Memory Techniques: The Memory Palace, Mnemonics, and More

Some people can rattle off a shuffled deck of cards or a hundred digits of pi, and it looks like a gift you are either born with or not. It is not. Almost without exception, those feats run on learnable memory techniques — deliberate methods for turning hard-to-hold information into something the brain stores easily. The most famous of them, the memory palace (also called the method of loci), is ancient, and it still works because it plays to the way human memory is actually built.
This guide walks through the techniques worth knowing: the memory palace step by step, plus mnemonics, the link and story method, chunking, and visualization. We will also be clear about their limits. Memory techniques are powerful for memorizing specific material, but they are skills that take practice, and they work best alongside (not instead of) retrieval practice and spaced repetition.
Why Memory Techniques Work
Your brain did not evolve to store abstract lists. It evolved to remember places, pictures, movement, and stories. Ask someone what they ate for dinner three Tuesdays ago and they will struggle; ask them to describe the house they grew up in and they can walk you through it room by room. Spatial and visual memory is enormous and durable. Abstract memory is small and leaky.
Every technique below is, at heart, a trick for converting abstract information into the kind the brain loves. A vivid image is easier to recall than a word. A location gives that image an address. A story chains items together so one pulls up the next. This is not pop psychology; it is the principle the orators of ancient Greece and Rome used to deliver hours-long speeches without notes, and it is why the method of loci has survived so long.
The Memory Palace (Method of Loci)
The memory palace is the most powerful single technique here and the one most worth learning well. The idea is simple: take a place you know intimately — your home, your walk to school — and mentally "place" the things you want to remember at fixed spots along a route through it. To recall them, you walk the route in your mind and pick the items back up in order.
How to build a memory palace, step by step
- Choose a familiar place. Your home is the classic starting point because you can picture it without effort. A small apartment works fine — the route matters more than grandeur.
- Fix a route through it. Decide on a consistent path — front door, coat hook, kitchen counter, stove, refrigerator — and always travel it the same direction. The order of the route preserves the order of your information.
- Pick clear "stations" (loci). Settle on five to ten distinct spots along the route. Each station holds one item.
- Place a vivid image at each station. Turn each thing into a striking, exaggerated mental picture and set it on a station. Make it move, make it absurd, make it loud. A quiet, sensible image is a forgettable one.
- Walk the route to recall. Take the mental walk from the start; each station hands you its image, and the image hands you back the item.
A worked example: a grocery list
Say you need to remember milk, bananas, eggs, light bulbs, and coffee. Walk into your home and place them:
- Front door — milk: a tidal wave of milk pours out over your feet as you open it.
- Coat hook — bananas: a huge bunch of bright yellow bananas swings from the hook.

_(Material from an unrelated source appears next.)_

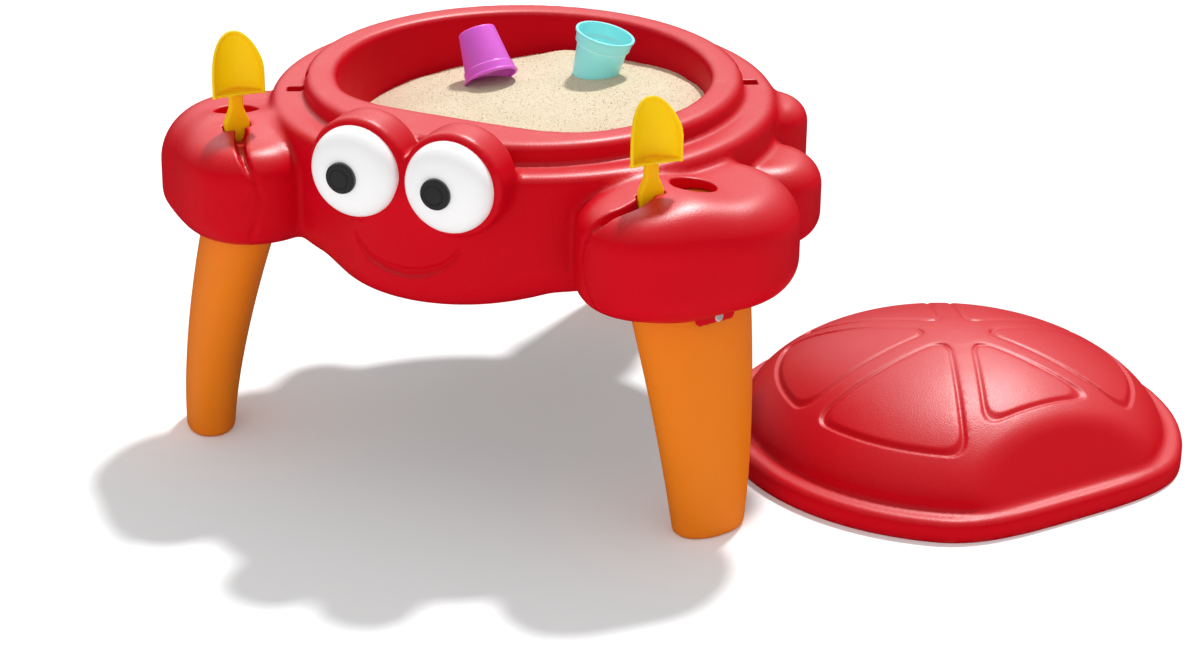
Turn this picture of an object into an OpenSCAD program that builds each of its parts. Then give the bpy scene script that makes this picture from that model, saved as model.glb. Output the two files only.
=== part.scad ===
// Crab-shaped toddler sand table: a double-walled moulded body on three legs,
// with a domed lift-off cover, two cups and two shovels.
// Millimetres, +Z up. The origin is on the floor under the centre of the basin, and the crab faces -Y.

/* [Table body] */
// Radius of the ledge that the cover rests on
ledge_r = 320; // [312:1:326]
// Height of the ledge above the floor
ledge_z = 445; // [442:1:452]
// Height of the underside of the body above the floor
belly_z = 284; // [278:1:290]
// Height of the raised rim above the ledge
rim_h = 25; // [20:1:30]
// Outer radius of the raised rim
rim_r = 277; // [270:1:282]
// Radius of the basin opening
basin_r = 238; // [230:1:242]
// Height of the basin floor above the table's floor
basin_z = 352; // [340:1:360]
// Distance from the basin's centre to its straight front edge
basin_front = 194; // [190:1:198]
// Thickness of the moulded wall
wall = 4; // [3:0.5:5]

/* [Claws and sockets] */
// Angle of the front legs and claw holes from the X axis
leg_angle = 32; // [31:0.5:33]
// Distance from the basin's centre to a leg socket
socket_dist = 363; // [360:1:366]
// Radius of the round hole in the top of each claw
claw_hole_r = 27.5; // [26:0.5:30]
// Height of the top of the claws
claw_z = 427; // [424:1:430]

/* [Legs] */
// Distance from the basin's centre to the middle of a foot
foot_dist = 411; // [405:1:415]
// Radius of the round spigot on top of each leg
spigot_r = 40; // [38:0.5:42]
// Height of the top of a front leg's spigot, the floor of a claw hole
spigot_z = 415; // [408:1:416]
// Height of the top of the rear leg's spigot
rear_spigot_z = 396; // [390:1:398]
// Thickness of a leg's wall
leg_wall = 3; // [2.5:0.5:4]

/* [Eyes] */
// Distance from the middle of the face to the middle of an eye
eye_x = 61.6; // [60:0.2:64]
// Height of the middle of an eye
eye_z = 440; // [436:1:442]
// Radius of the white of an eye
eye_r = 56; // [54:0.5:57]
// Radius of a pupil
pupil_r = 18; // [16:0.5:20]
// How far both pupils look to the crab's right
look = 4.5; // [0:0.5:8]

/* [Cover] */
// Outer radius of the cover
lid_r = 297; // [294:1:300]
// Distance from the cover's centre to its straight front edge
lid_front = 263; // [260:1:266]
// Height of the cover
lid_h = 154; // [150:1:158]
// Thickness of the cover's wall
lid_wall = 3; // [2.5:0.5:4]
// Place of the cover on the floor, along X
lid_x = 544; // [540:1:560]
// Place of the cover on the floor, along Y
lid_y = 146; // [130:1:160]
// Turn of the cover on the floor, from the way it sits on the table
lid_turn = 54.6; // [50:0.2:60]

/* [Toys] */
// Length of a shovel
shovel_len = 190; // [186:1:194]
// Length of a shovel's blade
blade_len = 77; // [72:1:82]
// Width of a shovel's blade
blade_w = 66; // [62:1:68]
// Wall of the cups and shovels
toy_wall = 2; // [1.6:0.1:2.4]

/* [Hidden] */
$fn = 96;

big = 1000;
claw_low = belly_z + 8;    // underside of the claws
rim_z = ledge_z + rim_h;
face_y = -343;             // front of the face
eye_seat_y = -339;         // plane that the whites sit on
eye_depth = 33;
stem_r = 8;
stem_len = 45;
screw_z = claw_low - 9;
screw_r = 2.5;
screw_in = 59;             // distance of a screw's head from the socket's axis
lug_w = 50;
slot_w = 34;
slot_t = 15;
slot_depth = 70;
claw_shift = 5.5;          // both claws stand a little to the crab's left
shovel_x = 276;            // place of a shovel's slot
shovel_y = -247;
shovel_turn = 48;             // turn of both slots, the same on the left
shovel_in = 64;              // length of a shovel inside its slot
gap = 0.4;                 // clearance around what lifts out
leg_angles = [leg_angle - 180, -leg_angle, 90];
spigot_tops = [spigot_z, spigot_z, rear_spigot_z];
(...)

- Kitchen counter — eggs: dozens of eggs do a clumsy dance across the counter, cracking and sliding.
- Stove — light bulbs: the burners are screwed full of glowing, buzzing bulbs instead of flames.
- Refrigerator — coffee: you open the fridge to a roaring waterfall of black coffee.
To recall the list, walk the route: door, hook, counter, stove, fridge. Each ridiculous scene snaps the item back, in order. With practice it takes seconds to build and recalls reliably. Students use memory palaces for ordered material that is otherwise painful to hold — the steps of a process, a historical timeline, the key points of a speech. It shines anywhere order and completeness matter.
Mnemonics and Acronyms
A mnemonic is any device that repackages hard-to-hold information into an easier handle, and acronyms are the most common kind. PEMDAS compresses the order of operations — parentheses, exponents, multiplication, division, addition, subtraction — into one word. "My Very Educated Mother Just Served Us Noodles" lines up the planets from the Sun outward.
How to use them: Take the first letters of the list and build a word, or a short, daft sentence, from them. The more absurd and personal the sentence, the better it sticks. Mnemonics are perfect for short, fixed lists you need fast and forever — formulas, classifications, spelling rules. Their limit is that they hold the cue, not the understanding: PEMDAS reminds you of the order of operations but does not teach you why order matters. Use them to lock down what is worth memorizing verbatim, and use real study for what you need to understand.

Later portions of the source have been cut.